Antarctica is one of the dryest places on Earth; for the ice sheet to be growing at the rate it is the climate has to have changed. GW causes water to evaporate from the world's oceans. That water doesn't stay in the air for long, it comdenses whenever it gets cold enough and Antarctica is cold enough.

Antarctica is not just one of the dryest places on Earth it is also the coldest continent on Earth; it's so cold that even if the temperature rise we've seen were 10 fold greater it would still be cold enough for water to freeze out of the air.

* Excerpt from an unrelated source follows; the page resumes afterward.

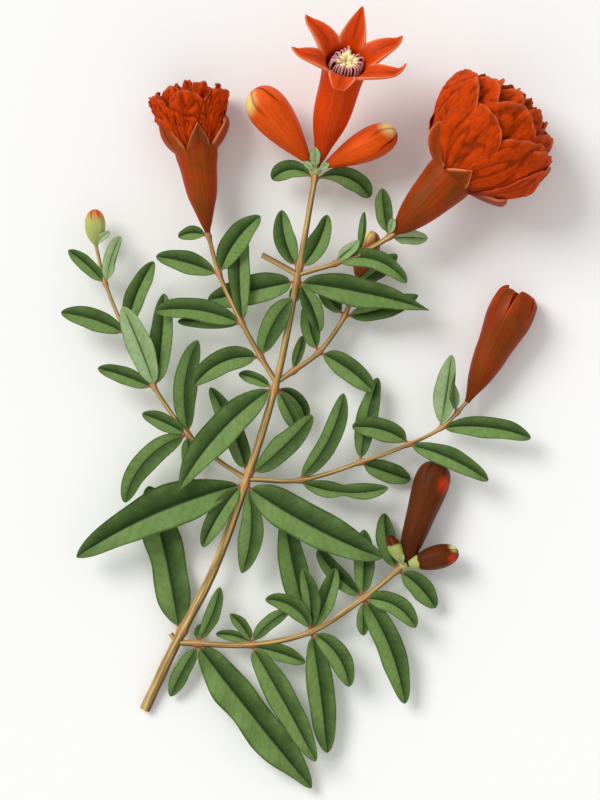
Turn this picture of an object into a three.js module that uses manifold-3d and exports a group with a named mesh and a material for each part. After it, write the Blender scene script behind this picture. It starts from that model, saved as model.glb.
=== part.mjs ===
// A cut flowering sprig of pomegranate, lying on a table.
// Millimetres. +Z is up, +Y runs from the cut end to the top flower.
// The origin is on the table, under the middle of the sprig.
//
// The limbs run through named joints. Each joint carries a tuft: a thin collar round the limb
// with the leaves fused on. The blooms stand on the tips of the limbs.

import * as THREE from "three";
import { mergeVertices } from "three/addons/utils/BufferGeometryUtils.js";
import Module from "manifold-3d";

const wasm = await Module();
wasm.setup();

// ---------------------------------------------------------------- sizes

const GAP = 0.3; // clear space between neighbouring pieces
const LIMB = { sides: 6, step: 8 };
const COLLAR = { wall: 0.75, length: 2.6 };
const LEAF = {
  thickness: 0.7,
  fold: THREE.MathUtils.degToRad(14), // each half rises from the midrib
  petiole: 2,
  petioleWidth: 1.2,
  tipWidth: 1,
  fullest: 0.55, // where along the blade it is widest
  blunt: 0.52,
};
const BLOOM = { sides: 10, leastRadius: 0.7, seat: 0.36 }; // `seat` is the space below a bloom
const BUD_TIP = 0.45; // how blunt a bud ends
const LOBE = { thickness: 1.3, tipWidth: 1.2, taper: 0.7 };
const PATH_STEPS = 14;

const finish = (color, roughness) =>
  new THREE.MeshStandardMaterial({ color, roughness, metalness: 0 });
const BARK = () => finish(0xc9a878, 0.75);
const GREEN = () => finish(0x5f9150, 0.6);
const SCARLET = () => finish(0xc8401a, 0.5);
const MAROON = () => finish(0x6a2a16, 0.5);
const LIME = () => finish(0xa9b060, 0.55);

// ---------------------------------------------------------------- paths

const UP = new THREE.Vector3(0, 0, 1);

// A line through space that shapes are laid along. `right` fixes which way their x axis points;
// without it the x axis stays level.
class Path {
  constructor(points, right = null) {
    this.curve = new THREE.CatmullRomCurve3(points);
    this.length = this.curve.getLength();
    this.right = right;
  }

  frame(distance) {
    const held = THREE.MathUtils.clamp(distance, 0, this.length);
    const along = this.curve.getTangentAt(held / this.length);
    const point = this.curve.getPointAt(held / this.length);
    point.addScaledVector(along, distance - held);
    const right = this.right ?? along.clone().cross(UP).normalize();
    return { point, along, right, up: right.clone().cross(along) };
  }
}

function direction(heading, climb) {
  const h = THREE.MathUtils.degToRad(heading);
  const c = THREE.MathUtils.degToRad(climb);
  return new THREE.Vector3(
    Math.cos(c) * Math.cos(h),
    Math.cos(c) * Math.sin(h),
    Math.sin(c),
  );
}

// A path of one length whose heading and climb turn evenly from the first value to the last.
function turningPath(start, length, heading, climb) {
  const points = [start.clone()];
  for (let i = 0; i < PATH_STEPS; i++) {
    const t = (i + 0.5) / PATH_STEPS;
    const way = direction(
      THREE.MathUtils.lerp(...heading, t),
      THREE.MathUtils.lerp(...climb, t),
    );
    points.push(points[i].clone().addScaledVector(way, length / PATH_STEPS));
  }
  return new Path(points);
}

// Runs from 0 at the base to 1 at `fullest` and back to 0 at the tip. A small `blunt` rounds the tip.
function swell(u, fullest, blunt) {
  const rise = (blunt * fullest) / (1 - fullest);
  return (u / fullest) ** rise * ((1 - u) / (1 - fullest)) ** blunt;
}

// ---------------------------------------------------------------- geometry

function editVertices(geometry, edit) {
  const position = geometry.attributes.position;
  const v = new THREE.Vector3();
  for (let i = 0; i < position.count; i++) {
    edit(v.fromBufferAttribute(position, i));
    position.setXYZ(i, v.x, v.y, v.z);
  }
  return geometry;
}

// Lays a shape along a path: its y is the distance along, its x and z stand off sideways and up.
function follow(geometry, path, roll = 0) {
  const cos = Math.cos(THREE.MathUtils.degToRad(roll));
  const sin = Math.sin(THREE.MathUtils.degToRad(roll));
  return editVertices(geometry, (v) => {
    const { point, right, up } = path.frame(v.y);
    const [x, z] = [v.x * cos - v.z * sin, v.x * sin + v.z * cos];
    v.copy(point).addScaledVector(right, x).addScaledVector(up, z);
  });
}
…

Why Antarctica should be different from the Arctic, where the ice is melting, has everything to do with geography: Antarctica is a continent surrounded by water while the Arctic is an ocean enclosed by land but still linked to warmer oceans. It has to do with the Antarctic ice sheet making Antarctica the highest continent, which makes the air thinner and it has to do with the relative strength of the polar vortex around each pole; the south pole vortex goes around Antarctica and over water so it maintains its strength and keeps out warmer air while the north polar vortex travels over land which not only weakens it but also diverts it south to bring cold weather to warmer places.

Mark_BC

"Mark, it looks like you hit a database glitch or had something held for moderation."

Yes I suppose I shouldn't be so cynical

Ziv

EP, Jones was working on the WMO statement on the status of global climate in 1999 when he used the phrase 'Mikes Nature trick' referring to Jone's use of Mann's and Briffa's charts for early temperature trends as well as his own married up to instrument measured temps in a graph in which Jones uses two different dates (Mann used 1980 as the cutoff date and Jones used 1960 as the cutoff on Briffa's data) to shape the data to make the graph look like the temperature trends were markedly turning to the hotter end of the scale when if the data hadn't been massaged the graph looks decidedly less alarming. This kind of manipulation of data is sometimes necessary when you are dealing with multiple sources of temperature proxies, but you have to be able to see the data in order for the science to be relied on, which is the scientific method itself.
My professors at University used to lecture at length on the importance of full disclosure of data so that their peers could verify the validity of their conclusions. This is the most important science of our generation and the very essence of the scientific method has been thrown out the window. I don't deny that the temperatures have gone up over the past 100 years, but if the AGW backers want to convince me that they are right it being caused by human carbon emissions, they need to do the science right, not hide behind secret data, manipulated charts and tricks.
If you can't look at the emails and see the obvious problems they bring to the CRU and the IPCC, you are not paying attention.

Kelly

Ziv,

"Will, I can't speak for Raymond, but I think you are missing the point."

Actually, Will is spot on. Raymond had missed the point of the conclusions in the paper that is the subject of the article. Will was gently pointing that out.

"The CRU..."

Let me stop you right there. Neither the article nor the paper discuss the CRU, and the IPCC is mentioned only peripherally. Curiously, you haven't even mentioned the paper cited in the article upon which you are supposedly commenting.

And keep in mind that if the IPCC is at fault for using the convention that the airborne fraction is relatively steady, then that would indicate that anthropogenic warming will come harder and faster than current models project.

Somehow, I don't think you intended to arrive at that result. It really does pay to read the source material before posting an opinion on the source material.